Common materials for 3D printed fan blades include plastics like ABS, which is known for its strength and heat resistance, making it suitable for general - purpose applications. PLA is another popular choice, being biodegradable and having a relatively smooth finish, often used in less demanding scenarios. For high - performance applications, carbon - fiber - reinforced polymers are used due to their excellent strength - to - weight ratio. Metal alloys such as aluminum and titanium are also viable options, with aluminum offering good thermal conductivity and titanium providing high strength under extreme conditions, especially in aerospace applications.
5.2 How accurate are 3D printed fan blades?
The accuracy of 3D printed fan blades depends on the 3D printing technology used. For instance, in Fused Deposition Modeling (FDM), the layer thickness can range from 0.1 mm to 0.4 mm, which may affect the surface finish and overall accuracy. However, more advanced technologies like Stereolithography (SLA) can achieve layer thicknesses as low as 0.05 mm or even less, resulting in highly accurate and smooth - surfaced fan blades. High - accuracy 3D printed fan blades can closely match the designed aerodynamic profiles, improving performance by reducing turbulence and increasing efficiency.
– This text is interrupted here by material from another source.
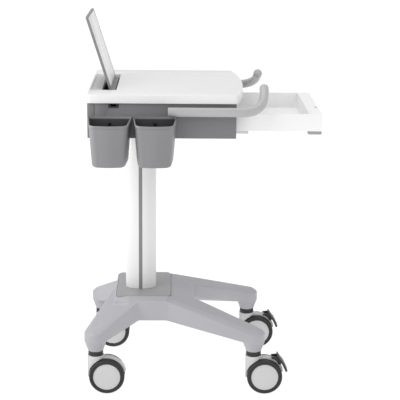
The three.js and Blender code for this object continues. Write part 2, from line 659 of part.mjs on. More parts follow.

5.3 Can 3D printed fan blades be repaired?
Yes, 3D printed fan blades can often be repaired. For plastic 3D printed fan blades, small cracks or damages can be repaired using plastic welding techniques. If the damage is more extensive, a 3D printer can be used to add additional material to the damaged area, following the original design. For metal 3D printed fan blades, techniques like metal deposition welding can be employed to repair minor defects. However, for severe damage, it may be more practical to print a new replacement blade, especially considering the relatively low cost of small - batch 3D printing.